Stored items from a collection:
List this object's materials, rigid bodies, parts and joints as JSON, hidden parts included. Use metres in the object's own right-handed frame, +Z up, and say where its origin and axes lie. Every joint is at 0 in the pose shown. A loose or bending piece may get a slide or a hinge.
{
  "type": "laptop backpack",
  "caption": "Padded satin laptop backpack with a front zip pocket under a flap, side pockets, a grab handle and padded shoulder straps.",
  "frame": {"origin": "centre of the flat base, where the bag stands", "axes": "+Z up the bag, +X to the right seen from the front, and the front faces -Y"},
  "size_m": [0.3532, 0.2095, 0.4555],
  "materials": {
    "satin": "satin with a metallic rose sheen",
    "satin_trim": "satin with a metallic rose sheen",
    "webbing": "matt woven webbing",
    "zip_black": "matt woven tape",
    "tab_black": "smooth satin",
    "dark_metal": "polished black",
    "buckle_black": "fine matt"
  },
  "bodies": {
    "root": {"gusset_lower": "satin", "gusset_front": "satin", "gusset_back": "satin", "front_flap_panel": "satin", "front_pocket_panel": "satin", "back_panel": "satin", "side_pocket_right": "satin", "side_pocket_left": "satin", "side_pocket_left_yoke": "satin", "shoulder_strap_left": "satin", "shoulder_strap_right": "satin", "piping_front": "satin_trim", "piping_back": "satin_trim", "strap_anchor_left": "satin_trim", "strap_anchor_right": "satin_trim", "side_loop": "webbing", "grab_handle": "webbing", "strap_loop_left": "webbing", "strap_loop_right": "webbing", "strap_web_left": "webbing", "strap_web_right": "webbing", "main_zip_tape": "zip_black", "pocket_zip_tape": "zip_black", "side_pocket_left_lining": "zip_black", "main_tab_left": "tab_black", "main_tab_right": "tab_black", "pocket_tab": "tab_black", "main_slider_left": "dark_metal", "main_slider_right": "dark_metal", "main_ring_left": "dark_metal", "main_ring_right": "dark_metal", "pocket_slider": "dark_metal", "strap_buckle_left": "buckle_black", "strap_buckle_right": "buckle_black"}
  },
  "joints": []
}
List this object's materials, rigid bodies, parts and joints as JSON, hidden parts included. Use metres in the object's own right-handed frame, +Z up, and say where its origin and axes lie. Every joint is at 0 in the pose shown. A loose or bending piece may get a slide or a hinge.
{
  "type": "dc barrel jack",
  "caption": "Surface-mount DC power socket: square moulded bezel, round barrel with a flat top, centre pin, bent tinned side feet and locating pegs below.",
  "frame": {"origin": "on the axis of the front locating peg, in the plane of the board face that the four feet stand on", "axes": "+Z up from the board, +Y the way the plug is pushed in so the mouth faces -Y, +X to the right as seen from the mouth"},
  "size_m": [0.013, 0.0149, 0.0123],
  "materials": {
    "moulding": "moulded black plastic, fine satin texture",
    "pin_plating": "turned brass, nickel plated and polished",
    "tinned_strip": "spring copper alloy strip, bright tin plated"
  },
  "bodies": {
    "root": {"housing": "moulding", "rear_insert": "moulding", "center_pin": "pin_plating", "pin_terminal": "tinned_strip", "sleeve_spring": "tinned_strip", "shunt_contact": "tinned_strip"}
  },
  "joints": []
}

...

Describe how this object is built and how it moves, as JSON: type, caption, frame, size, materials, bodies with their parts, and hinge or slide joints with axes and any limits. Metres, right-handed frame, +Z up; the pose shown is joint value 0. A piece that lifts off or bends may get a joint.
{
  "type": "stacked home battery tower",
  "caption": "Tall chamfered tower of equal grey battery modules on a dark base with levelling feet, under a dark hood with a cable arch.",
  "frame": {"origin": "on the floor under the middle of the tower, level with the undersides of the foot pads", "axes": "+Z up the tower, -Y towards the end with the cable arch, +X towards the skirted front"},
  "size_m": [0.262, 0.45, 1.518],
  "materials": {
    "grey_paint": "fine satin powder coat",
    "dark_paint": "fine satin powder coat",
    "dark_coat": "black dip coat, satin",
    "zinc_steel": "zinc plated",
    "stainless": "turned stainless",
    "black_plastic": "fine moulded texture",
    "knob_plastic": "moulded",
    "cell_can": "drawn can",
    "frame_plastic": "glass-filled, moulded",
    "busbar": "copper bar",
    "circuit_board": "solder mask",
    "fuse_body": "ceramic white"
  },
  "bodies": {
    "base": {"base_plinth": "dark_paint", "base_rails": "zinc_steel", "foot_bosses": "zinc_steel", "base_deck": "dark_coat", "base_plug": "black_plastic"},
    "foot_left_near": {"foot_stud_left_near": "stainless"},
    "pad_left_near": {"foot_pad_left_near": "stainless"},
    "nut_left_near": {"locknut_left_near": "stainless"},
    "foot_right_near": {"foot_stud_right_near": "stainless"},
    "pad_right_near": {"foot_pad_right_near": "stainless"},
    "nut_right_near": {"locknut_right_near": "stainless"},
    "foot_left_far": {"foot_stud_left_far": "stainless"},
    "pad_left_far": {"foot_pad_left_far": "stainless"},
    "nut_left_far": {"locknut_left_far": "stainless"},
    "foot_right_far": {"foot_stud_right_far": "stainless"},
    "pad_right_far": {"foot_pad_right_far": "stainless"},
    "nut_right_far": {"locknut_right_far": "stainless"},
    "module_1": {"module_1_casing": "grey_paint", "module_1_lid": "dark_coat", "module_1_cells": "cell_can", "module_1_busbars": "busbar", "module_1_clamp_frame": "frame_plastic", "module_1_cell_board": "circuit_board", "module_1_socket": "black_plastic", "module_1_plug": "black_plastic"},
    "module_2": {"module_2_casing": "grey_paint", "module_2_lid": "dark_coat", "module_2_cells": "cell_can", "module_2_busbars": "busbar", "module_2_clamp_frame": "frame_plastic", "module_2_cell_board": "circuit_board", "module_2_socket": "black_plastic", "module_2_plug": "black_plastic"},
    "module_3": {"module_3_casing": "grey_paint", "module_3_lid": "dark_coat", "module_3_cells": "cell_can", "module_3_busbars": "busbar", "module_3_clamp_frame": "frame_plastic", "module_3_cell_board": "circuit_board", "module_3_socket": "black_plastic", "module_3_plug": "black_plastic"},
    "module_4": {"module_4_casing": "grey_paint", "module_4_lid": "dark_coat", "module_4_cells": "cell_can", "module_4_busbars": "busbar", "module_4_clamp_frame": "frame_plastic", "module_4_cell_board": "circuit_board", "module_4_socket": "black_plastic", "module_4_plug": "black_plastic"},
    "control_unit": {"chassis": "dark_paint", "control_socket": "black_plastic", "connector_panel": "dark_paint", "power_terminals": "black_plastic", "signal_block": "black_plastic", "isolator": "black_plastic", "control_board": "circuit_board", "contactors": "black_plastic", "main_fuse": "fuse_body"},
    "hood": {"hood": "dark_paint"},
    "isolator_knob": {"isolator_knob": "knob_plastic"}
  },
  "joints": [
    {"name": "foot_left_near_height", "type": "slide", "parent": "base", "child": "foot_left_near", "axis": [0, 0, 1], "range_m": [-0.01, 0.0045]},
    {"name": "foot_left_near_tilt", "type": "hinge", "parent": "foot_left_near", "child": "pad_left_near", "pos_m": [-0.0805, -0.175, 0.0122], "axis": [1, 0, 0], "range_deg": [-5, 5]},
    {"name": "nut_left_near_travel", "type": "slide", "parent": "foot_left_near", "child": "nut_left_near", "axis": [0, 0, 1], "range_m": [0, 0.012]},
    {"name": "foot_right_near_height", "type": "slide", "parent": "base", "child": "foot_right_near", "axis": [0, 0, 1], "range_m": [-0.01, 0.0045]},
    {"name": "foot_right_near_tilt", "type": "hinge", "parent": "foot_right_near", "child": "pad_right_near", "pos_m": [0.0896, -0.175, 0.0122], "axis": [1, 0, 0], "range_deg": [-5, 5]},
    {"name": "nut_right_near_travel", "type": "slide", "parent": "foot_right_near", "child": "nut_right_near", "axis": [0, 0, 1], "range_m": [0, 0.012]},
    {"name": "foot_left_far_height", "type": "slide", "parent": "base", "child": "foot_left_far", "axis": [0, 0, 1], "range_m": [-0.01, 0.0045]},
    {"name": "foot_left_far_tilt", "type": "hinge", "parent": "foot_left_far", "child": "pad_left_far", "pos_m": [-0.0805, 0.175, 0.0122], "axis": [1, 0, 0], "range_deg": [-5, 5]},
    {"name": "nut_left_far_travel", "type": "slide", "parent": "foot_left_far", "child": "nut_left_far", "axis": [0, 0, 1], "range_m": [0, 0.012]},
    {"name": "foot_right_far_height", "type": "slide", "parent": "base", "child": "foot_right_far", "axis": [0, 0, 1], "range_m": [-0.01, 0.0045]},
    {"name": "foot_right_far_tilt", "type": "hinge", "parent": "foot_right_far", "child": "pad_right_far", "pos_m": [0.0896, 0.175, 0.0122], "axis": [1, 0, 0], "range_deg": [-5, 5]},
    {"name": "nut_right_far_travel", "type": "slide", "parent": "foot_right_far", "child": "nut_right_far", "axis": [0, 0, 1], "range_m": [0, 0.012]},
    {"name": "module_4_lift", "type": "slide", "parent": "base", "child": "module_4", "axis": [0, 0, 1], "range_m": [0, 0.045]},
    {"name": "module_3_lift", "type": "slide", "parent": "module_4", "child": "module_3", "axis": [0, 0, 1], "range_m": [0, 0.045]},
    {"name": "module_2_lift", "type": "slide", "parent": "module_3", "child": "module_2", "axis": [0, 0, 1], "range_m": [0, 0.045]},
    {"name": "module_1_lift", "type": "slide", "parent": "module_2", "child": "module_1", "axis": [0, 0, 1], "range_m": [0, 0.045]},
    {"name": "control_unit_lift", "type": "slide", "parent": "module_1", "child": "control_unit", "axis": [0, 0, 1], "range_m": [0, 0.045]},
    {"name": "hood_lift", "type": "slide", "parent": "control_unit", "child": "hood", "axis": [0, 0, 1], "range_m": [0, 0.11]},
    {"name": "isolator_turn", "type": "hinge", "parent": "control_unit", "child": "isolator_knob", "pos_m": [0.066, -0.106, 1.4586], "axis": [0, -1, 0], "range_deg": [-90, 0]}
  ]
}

Task requirements:
Note every line above where the string "with" shows up, and copy those lines.

Solution to this task:
  "caption": "Padded satin laptop backpack with a front zip pocket under a flap, side pockets, a grab handle and padded shoulder straps.",
    "satin": "satin with a metallic rose sheen",
    "satin_trim": "satin with a metallic rose sheen",
  "caption": "Surface-mount DC power socket: square moulded bezel, round barrel with a flat top, centre pin, bent tinned side feet and locating pegs below.",
Describe how this object is built and how it moves, as JSON: type, caption, frame, size, materials, bodies with their parts, and hinge or slide joints with axes and any limits. Metres, right-handed frame, +Z up; the pose shown is joint value 0. A piece that lifts off or bends may get a joint.
  "caption": "Tall chamfered tower of equal grey battery modules on a dark base with levelling feet, under a dark hood with a cable arch.",
  "frame": {"origin": "on the floor under the middle of the tower, level with the undersides of the foot pads", "axes": "+Z up the tower, -Y towards the end with the cable arch, +X towards the skirted front"},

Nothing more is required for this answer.